Information provided
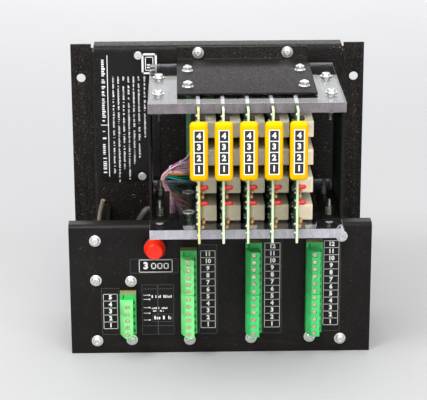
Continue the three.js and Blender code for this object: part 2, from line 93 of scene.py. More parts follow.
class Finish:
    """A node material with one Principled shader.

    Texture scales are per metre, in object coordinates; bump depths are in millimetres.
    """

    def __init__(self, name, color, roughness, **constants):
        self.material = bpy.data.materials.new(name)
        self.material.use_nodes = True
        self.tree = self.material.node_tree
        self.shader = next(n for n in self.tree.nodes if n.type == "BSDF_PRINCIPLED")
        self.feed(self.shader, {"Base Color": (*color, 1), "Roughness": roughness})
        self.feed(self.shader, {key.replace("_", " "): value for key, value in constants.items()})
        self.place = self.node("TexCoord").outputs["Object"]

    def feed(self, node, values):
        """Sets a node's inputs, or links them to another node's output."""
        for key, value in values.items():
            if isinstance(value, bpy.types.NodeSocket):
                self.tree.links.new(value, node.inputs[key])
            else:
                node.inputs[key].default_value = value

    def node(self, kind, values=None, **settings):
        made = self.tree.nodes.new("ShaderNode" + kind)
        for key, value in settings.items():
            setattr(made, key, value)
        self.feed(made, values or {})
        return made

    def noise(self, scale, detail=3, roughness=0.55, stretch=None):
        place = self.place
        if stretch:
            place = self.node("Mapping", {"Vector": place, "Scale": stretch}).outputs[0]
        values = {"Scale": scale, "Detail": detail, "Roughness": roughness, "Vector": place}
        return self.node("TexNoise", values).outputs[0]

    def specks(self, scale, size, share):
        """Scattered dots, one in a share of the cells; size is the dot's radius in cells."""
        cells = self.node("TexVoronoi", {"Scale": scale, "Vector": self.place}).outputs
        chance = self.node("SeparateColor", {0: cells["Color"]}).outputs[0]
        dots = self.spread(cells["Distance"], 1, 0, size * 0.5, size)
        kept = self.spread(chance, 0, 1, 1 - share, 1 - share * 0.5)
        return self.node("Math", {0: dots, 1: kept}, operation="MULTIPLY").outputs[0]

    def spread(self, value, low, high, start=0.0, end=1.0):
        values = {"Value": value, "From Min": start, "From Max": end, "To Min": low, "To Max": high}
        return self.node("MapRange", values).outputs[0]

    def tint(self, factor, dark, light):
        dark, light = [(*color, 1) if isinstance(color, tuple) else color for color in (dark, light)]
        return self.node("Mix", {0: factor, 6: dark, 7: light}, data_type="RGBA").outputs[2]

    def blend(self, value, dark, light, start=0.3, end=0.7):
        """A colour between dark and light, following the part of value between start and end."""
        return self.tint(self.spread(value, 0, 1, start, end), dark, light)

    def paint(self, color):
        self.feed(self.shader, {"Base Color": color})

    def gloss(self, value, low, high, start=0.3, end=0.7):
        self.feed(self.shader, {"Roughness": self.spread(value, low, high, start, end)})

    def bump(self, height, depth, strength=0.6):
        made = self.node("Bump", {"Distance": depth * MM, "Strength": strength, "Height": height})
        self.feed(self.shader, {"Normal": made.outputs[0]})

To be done
Give back exactly the material above from its opening line to the line bearing "return made".

Reply to the task
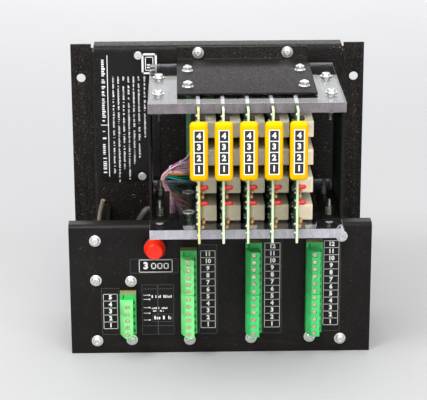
Continue the three.js and Blender code for this object: part 2, from line 93 of scene.py. More parts follow.
class Finish:
    """A node material with one Principled shader.

    Texture scales are per metre, in object coordinates; bump depths are in millimetres.
    """

    def __init__(self, name, color, roughness, **constants):
        self.material = bpy.data.materials.new(name)
        self.material.use_nodes = True
        self.tree = self.material.node_tree
        self.shader = next(n for n in self.tree.nodes if n.type == "BSDF_PRINCIPLED")
        self.feed(self.shader, {"Base Color": (*color, 1), "Roughness": roughness})
        self.feed(self.shader, {key.replace("_", " "): value for key, value in constants.items()})
        self.place = self.node("TexCoord").outputs["Object"]

    def feed(self, node, values):
        """Sets a node's inputs, or links them to another node's output."""
        for key, value in values.items():
            if isinstance(value, bpy.types.NodeSocket):
                self.tree.links.new(value, node.inputs[key])
            else:
                node.inputs[key].default_value = value

    def node(self, kind, values=None, **settings):
        made = self.tree.nodes.new("ShaderNode" + kind)
        for key, value in settings.items():
            setattr(made, key, value)
        self.feed(made, values or {})
        return made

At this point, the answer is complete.